SHORT TASK: Return, exactly as written, the lines from the one containing "Keep writing the" through the one containing "return node", with both ends included.

---- SUPPLIED RECORDS

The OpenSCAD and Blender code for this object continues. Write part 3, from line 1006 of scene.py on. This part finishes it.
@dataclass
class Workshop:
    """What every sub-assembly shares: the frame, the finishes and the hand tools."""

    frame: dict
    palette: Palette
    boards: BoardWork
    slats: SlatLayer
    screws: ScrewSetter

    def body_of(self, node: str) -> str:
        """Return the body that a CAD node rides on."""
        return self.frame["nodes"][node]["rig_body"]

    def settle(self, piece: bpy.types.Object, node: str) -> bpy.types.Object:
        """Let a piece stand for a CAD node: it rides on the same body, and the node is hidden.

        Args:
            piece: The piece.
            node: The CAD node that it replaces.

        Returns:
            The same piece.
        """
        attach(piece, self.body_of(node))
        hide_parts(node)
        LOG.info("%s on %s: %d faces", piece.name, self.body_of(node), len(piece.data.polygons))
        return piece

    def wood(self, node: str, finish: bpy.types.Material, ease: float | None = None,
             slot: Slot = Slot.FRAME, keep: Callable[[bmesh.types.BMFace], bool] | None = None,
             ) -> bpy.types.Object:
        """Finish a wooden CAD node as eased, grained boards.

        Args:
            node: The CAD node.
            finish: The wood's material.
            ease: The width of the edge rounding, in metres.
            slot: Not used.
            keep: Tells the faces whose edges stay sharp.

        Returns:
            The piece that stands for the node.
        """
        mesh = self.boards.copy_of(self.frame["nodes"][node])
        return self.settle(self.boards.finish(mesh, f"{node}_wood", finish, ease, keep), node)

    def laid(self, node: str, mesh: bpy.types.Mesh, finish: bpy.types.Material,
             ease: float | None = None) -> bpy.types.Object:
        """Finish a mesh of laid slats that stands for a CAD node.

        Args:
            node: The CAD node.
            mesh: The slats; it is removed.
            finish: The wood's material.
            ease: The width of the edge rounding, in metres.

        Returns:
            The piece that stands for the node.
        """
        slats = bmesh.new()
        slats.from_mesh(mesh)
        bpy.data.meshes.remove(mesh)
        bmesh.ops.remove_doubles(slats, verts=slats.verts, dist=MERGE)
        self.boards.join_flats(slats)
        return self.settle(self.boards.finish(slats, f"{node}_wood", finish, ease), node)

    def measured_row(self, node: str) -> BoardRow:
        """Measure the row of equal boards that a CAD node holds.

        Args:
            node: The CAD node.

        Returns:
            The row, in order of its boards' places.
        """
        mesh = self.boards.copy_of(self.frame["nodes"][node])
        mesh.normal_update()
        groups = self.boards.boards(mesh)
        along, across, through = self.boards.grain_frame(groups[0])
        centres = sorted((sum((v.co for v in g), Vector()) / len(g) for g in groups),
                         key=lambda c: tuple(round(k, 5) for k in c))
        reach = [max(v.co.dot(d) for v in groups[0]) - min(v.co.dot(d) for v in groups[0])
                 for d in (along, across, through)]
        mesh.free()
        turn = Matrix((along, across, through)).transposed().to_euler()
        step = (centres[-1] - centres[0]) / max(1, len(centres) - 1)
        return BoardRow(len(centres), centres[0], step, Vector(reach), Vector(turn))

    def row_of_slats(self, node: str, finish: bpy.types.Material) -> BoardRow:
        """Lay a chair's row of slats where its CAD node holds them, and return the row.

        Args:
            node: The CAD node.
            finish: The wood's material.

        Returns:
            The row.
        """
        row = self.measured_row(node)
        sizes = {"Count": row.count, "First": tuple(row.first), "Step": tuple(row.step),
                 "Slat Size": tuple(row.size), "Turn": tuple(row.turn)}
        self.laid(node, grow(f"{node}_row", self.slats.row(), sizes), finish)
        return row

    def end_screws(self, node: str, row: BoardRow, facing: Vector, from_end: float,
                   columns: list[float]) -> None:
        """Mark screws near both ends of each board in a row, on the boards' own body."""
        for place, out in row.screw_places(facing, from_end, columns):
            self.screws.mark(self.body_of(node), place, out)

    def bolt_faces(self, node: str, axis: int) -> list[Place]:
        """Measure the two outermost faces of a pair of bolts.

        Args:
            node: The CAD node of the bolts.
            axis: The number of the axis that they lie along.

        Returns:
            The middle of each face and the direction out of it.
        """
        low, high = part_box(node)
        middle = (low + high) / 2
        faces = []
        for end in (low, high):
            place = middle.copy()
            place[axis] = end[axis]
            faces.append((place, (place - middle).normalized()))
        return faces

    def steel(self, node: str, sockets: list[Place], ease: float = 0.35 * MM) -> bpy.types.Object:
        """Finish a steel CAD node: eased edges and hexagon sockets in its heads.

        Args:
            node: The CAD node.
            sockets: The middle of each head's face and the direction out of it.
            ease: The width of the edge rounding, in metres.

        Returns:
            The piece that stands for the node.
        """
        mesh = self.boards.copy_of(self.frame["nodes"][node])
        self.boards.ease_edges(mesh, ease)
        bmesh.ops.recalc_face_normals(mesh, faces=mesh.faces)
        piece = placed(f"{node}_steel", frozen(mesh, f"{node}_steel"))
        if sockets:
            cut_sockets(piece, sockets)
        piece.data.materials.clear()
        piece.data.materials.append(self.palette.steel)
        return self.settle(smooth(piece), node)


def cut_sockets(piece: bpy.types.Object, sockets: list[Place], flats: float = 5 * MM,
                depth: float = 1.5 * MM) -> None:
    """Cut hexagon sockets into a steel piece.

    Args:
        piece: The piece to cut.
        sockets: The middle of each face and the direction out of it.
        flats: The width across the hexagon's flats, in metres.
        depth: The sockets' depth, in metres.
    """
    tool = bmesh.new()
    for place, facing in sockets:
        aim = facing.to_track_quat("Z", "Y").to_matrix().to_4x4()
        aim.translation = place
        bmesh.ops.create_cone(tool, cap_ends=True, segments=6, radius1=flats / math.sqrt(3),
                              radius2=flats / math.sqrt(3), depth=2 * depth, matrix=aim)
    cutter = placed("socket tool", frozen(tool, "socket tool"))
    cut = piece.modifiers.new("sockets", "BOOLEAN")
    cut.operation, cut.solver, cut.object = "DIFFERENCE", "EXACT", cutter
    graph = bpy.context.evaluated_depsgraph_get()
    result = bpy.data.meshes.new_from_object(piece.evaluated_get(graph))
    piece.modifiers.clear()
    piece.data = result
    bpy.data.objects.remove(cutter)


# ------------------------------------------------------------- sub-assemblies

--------
---- SUPPLIED RECORDS

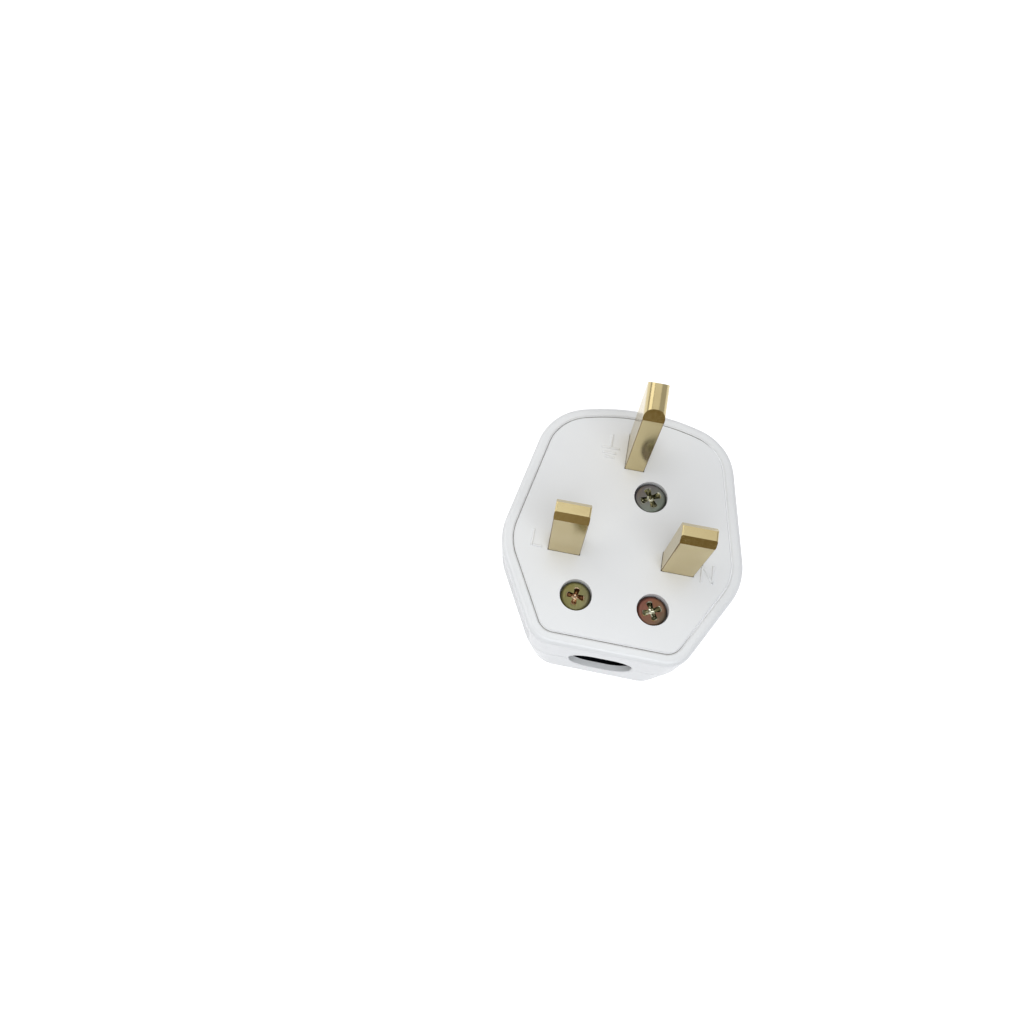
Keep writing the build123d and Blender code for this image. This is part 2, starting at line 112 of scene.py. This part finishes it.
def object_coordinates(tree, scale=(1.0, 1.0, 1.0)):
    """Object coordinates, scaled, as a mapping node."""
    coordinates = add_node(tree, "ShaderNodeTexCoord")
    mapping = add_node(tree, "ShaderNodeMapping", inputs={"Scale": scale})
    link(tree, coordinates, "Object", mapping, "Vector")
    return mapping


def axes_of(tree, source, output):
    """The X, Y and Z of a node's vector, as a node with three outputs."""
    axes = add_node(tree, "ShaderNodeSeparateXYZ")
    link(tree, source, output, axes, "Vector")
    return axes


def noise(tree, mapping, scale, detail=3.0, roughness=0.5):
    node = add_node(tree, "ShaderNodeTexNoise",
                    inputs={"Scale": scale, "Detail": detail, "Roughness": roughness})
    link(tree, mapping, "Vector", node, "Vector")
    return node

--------

EXERCISE ANSWER:
Keep writing the build123d and Blender code for this image. This is part 2, starting at line 112 of scene.py. This part finishes it.
def object_coordinates(tree, scale=(1.0, 1.0, 1.0)):
    """Object coordinates, scaled, as a mapping node."""
    coordinates = add_node(tree, "ShaderNodeTexCoord")
    mapping = add_node(tree, "ShaderNodeMapping", inputs={"Scale": scale})
    link(tree, coordinates, "Object", mapping, "Vector")
    return mapping


def axes_of(tree, source, output):
    """The X, Y and Z of a node's vector, as a node with three outputs."""
    axes = add_node(tree, "ShaderNodeSeparateXYZ")
    link(tree, source, output, axes, "Vector")
    return axes


def noise(tree, mapping, scale, detail=3.0, roughness=0.5):
    node = add_node(tree, "ShaderNodeTexNoise",
                    inputs={"Scale": scale, "Detail": detail, "Roughness": roughness})
    link(tree, mapping, "Vector", node, "Vector")
    return node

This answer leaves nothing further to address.